Among them are a 17-litre fuel tank, 21-inch front wheel and 17-inch rear, as well as a new Tripper navigation unit. There are new colour schemes too, including Kaza Brown, Slate Himalayan Salt, Slate Poppy Blue, Hanle Black, Kamet White.
The 452cc Sherpa power plant is a first for the brand and is the only mass produced liquid cooled engine in a Royal Enfield motorcycle. Producing 29.5kW and 40Nm of torque the Himalayan proved punchy and willing, even at higher altitudes.
Compared with the previous 411cc Himalayan, which produced 18kW and 32Nm of torque, the 450 is miles ahead in performance, and should do really well in Australian conditions, with improved power delivery at sea level.
Our initial ride would see us leaving our digs in Manali and twisting our way out of the city environment, through a stretch of tunnel, and into the foothills of the Himalayas. Ergonomically, the bike is a good fit, and feels comfortable from the get go.
It doesn’t feel cramped when sitting down, the foot pegs are well placed, and the speedo is in just the right spot for easy reference while riding. The only time that wasn’t the case was when standing up, off road, where we found ourselves reaching down for the bars.

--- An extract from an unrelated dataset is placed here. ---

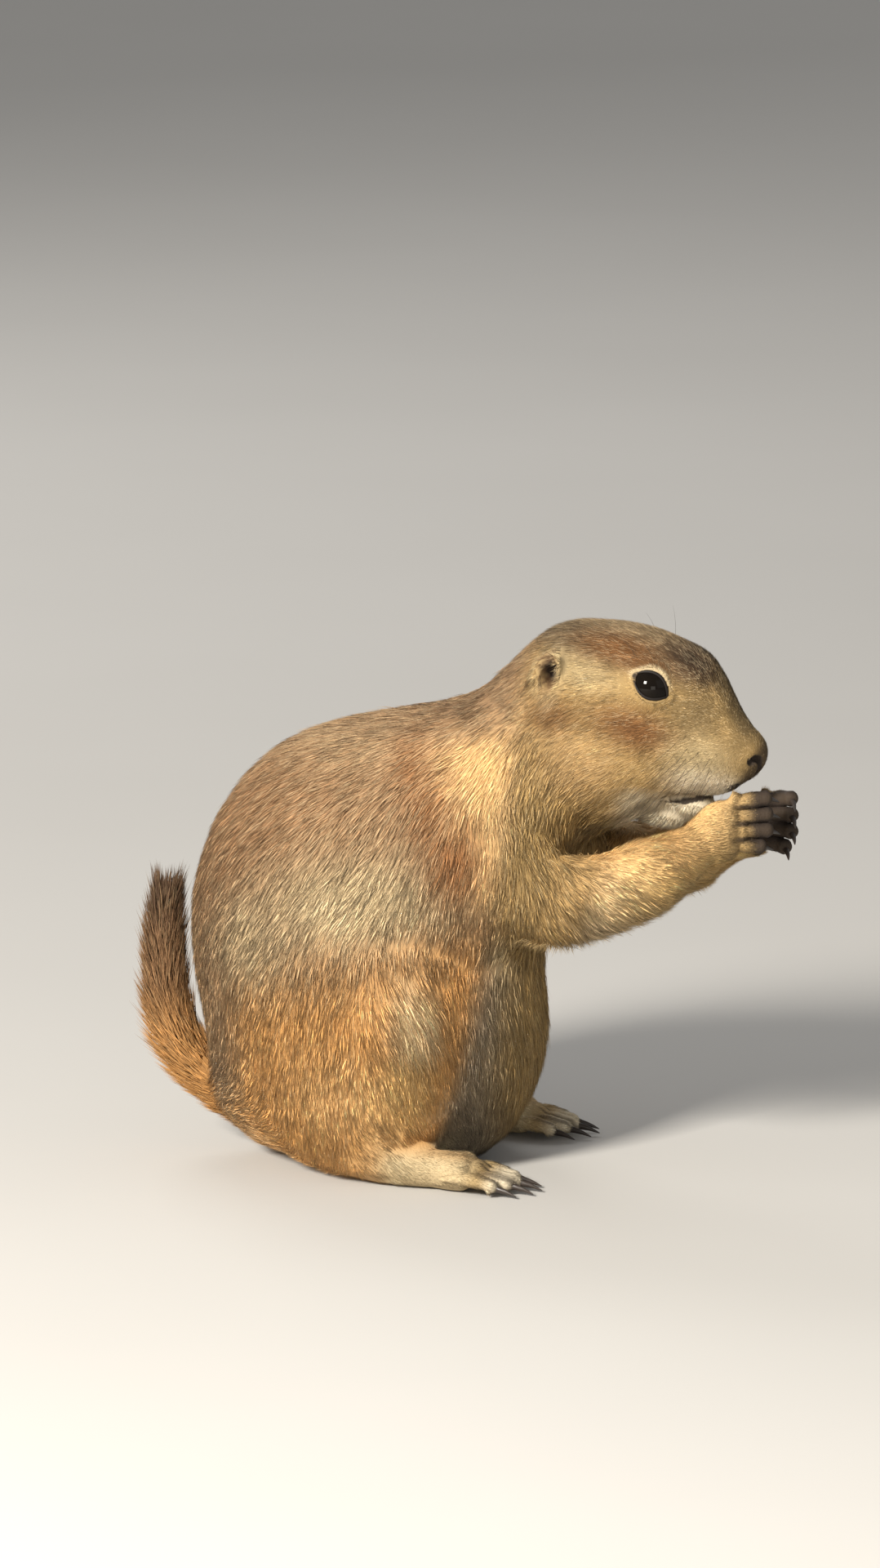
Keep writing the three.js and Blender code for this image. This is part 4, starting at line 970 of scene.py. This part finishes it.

Adjustable seat heights are a nice feature and sure to be a hit among taller and shorter riders alike. Our route was programmed into the new navigation setup, which can be managed using a smartphone, and provided clear directions that were easy to follow.
The TFT display does a good job of managing Tripper alongside speed functions at the same time, and it’s even possible to use Spotify and music streaming, with basic controls being driven from toggle switches on the handlebars.
Back to the important part of our test though; the ride. Our first destination was some 45-odd kilometres away, where we found a Royal Enfield shop, with the most beautiful mountain backdrop.
What stood out in that first ride, and across the entire test, was just how solid the front end of the 2024 Himalayan 450 is, and how good the chassis is. Obedient and dependable, the frame ensures the bike is well mannered as a complete package.
On the tarmac, the handling is predictable, even when scraping the foot pegs during some spirited riding. In the dirt, the front end handled water crossings, and rocky terrain and trails, with the trustworthiness of a mountain goat.
Speaking of the dusty stuff, after 120km of mostly sealed surfaces, we took to the dirt and rocks – in genuine postcard conditions. It have everything, from trails with steep drop offs on one side, to majestic blue rivers, rock cliffs and stone walls.
To call the view stunning would be an understatement. Through all of it though, the Himalayan 450 performed well. It’s no range topping adventure bike (nor is it meant to be), nor is it a full blown dirt bike, but it is impressively capable.
Up against the likes of CFMOTO’s new 450MT it should more than hold its own. The suspension was up to task, with a 43mm upside-down fork up front, offering 200mm of travel, with a linkage-type mono-shock on the rear (again with 200mm of travel).
With 230mm of ground clearance, the Himalayan 450 cements its off road credentials. From our mountain vista, we headed back to base camp through a flurry of scenery, cows, pedestrians, oncoming vehicles and changing road conditions.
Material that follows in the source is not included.